Jogos de armar um país

Primeira leva de títulos projetados na Première Brasil, a menina dos olhos da maratona, põe em concurso radiografias do desamparo social da pátria, com bons desempenhos de direção

Por Rodrigo Fonseca | Especial para o Correio da Manhã

'Kasa Branca', de Luciano Vidigal, narra a cuidadosa relação de um jovem com sua avô com Alzheimer

Momento mais bonito do que a cena de "Kasa Branca" na qual o jovem Dé (Big Jaum) leva sua avó com Alzheimer, Dona Almerinda (Teca Pereira), para ver o trem passar, do alto, o Festival do Rio 2024 não viu igual, até agora, em mostra alguma. Grande descoberta da ala nacional do evento, o primeiro longa-metragem solo de ficção de Luciano Vidigal ("5xFavela, Agora Por Nós Mesmos") vai ao coração da Chatuba para buscar a fauna de personagens mais rica que a competição oficial da Première Brasil deste ano conferiu de sexta para cá.

A vertente histórica do naturalismo, que vem lá da prosa literária, com "O Cortiço", é usada pelo cineasta numa perspectiva solidária (e não catastrofista) para ilustrar a vida de três jovens amigos num cotidiano de reeducação afetiva. Além de Dé, Adrianim (Diego Francisco) e Martins (Ramon Francisco, hilário) vivem os perrengues de uma cidade que isolou os bairros distantes do mar, padecendo de um serviço de saúde deficitário na rede hospitalar pública.

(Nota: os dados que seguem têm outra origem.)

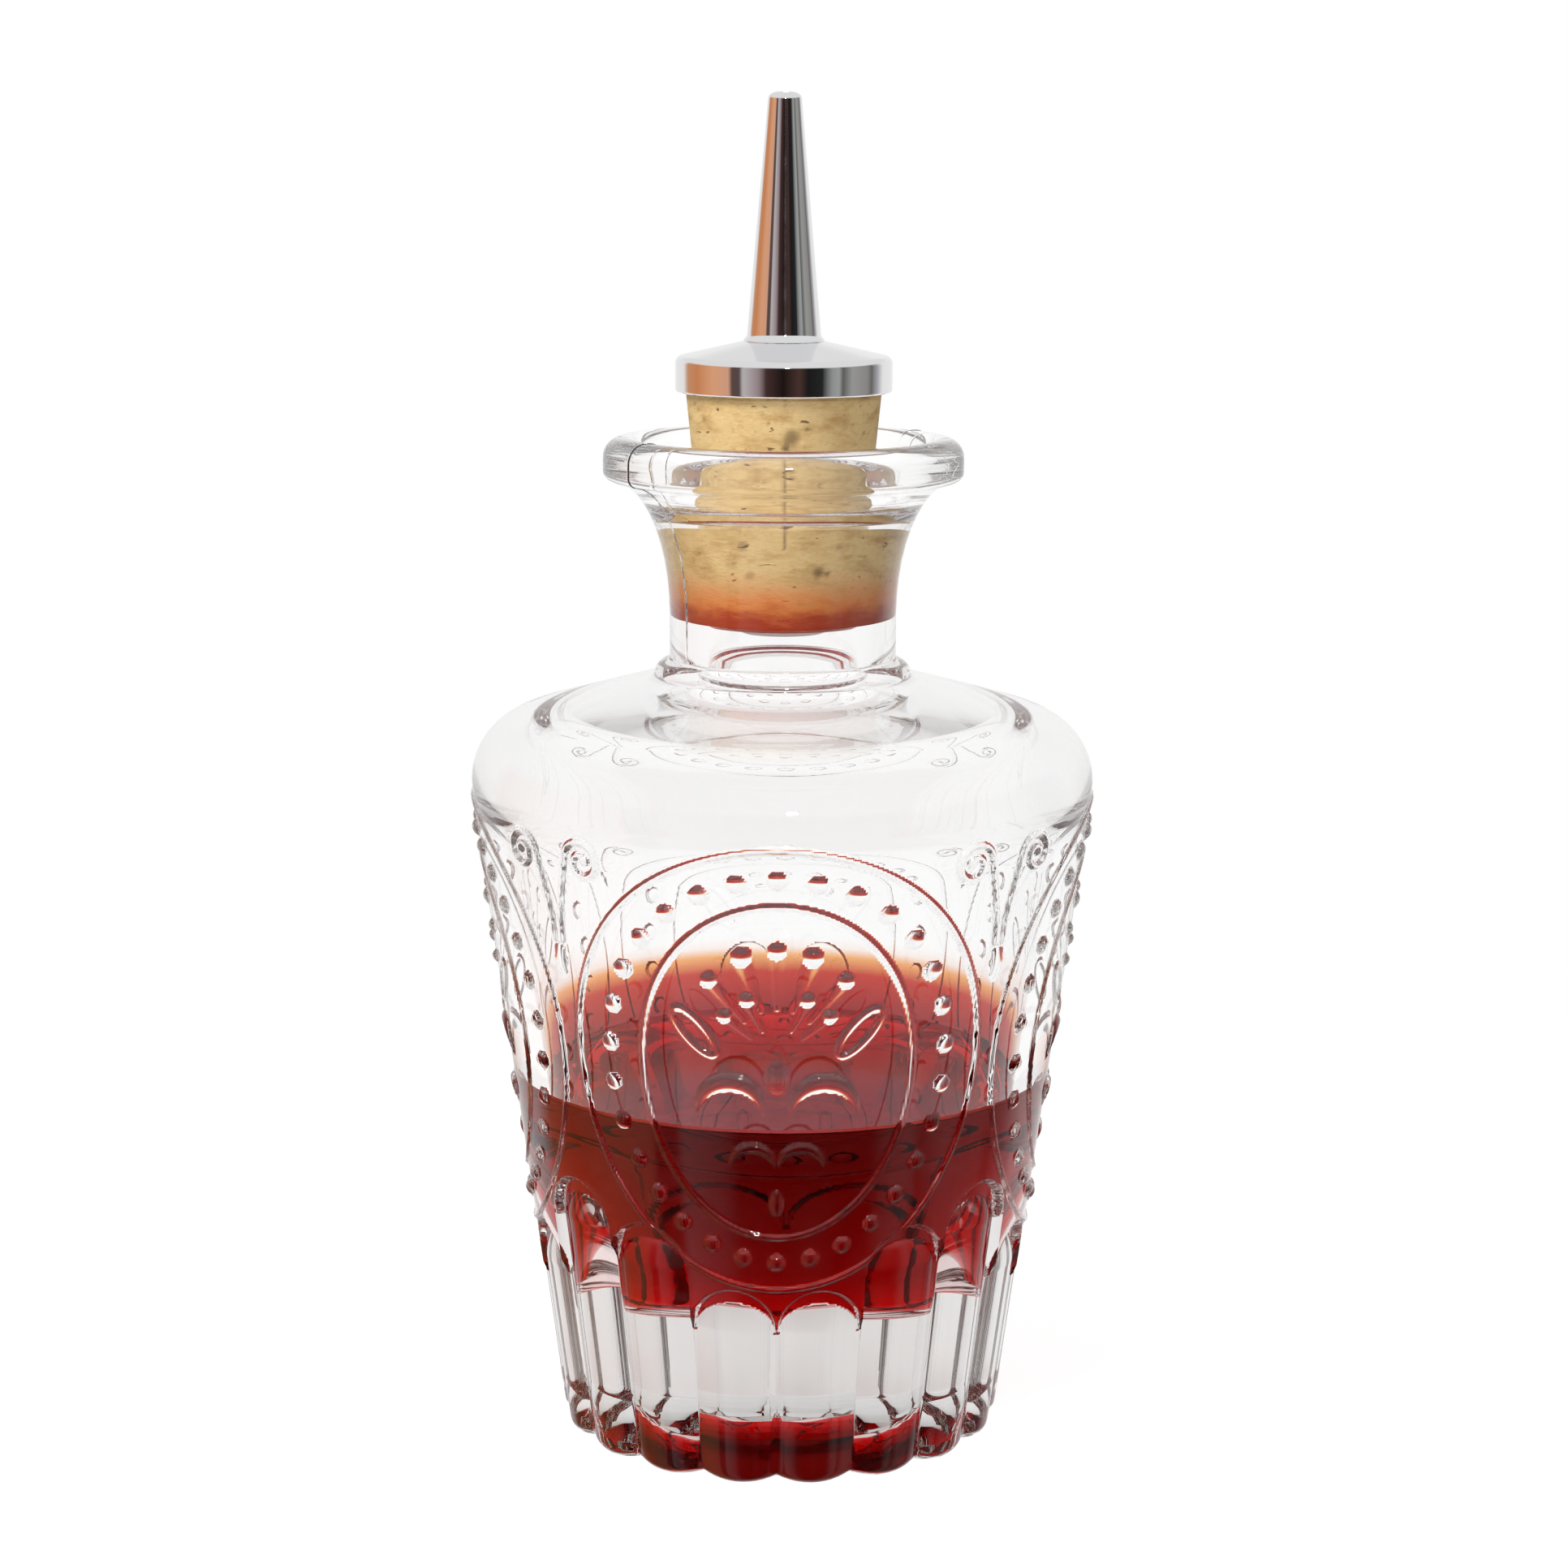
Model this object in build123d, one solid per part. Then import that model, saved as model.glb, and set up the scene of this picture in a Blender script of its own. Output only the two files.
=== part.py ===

Apesar das várias dificuldades, aquela galera não esmorece, como demonstra a tocante cena de uma dona de academia de subúrbio (Roberta Rodrigues) a acalantar o filho, depois de ele encarar uma desilusão amorosa. É uma narrativa de ruptura com os lugares comuns da representação da periferia, como fez, um ano atrás, "A Festa de Leo". Vidigal firma sua eficácia narrativa na exposição dos desamparos brasileiros.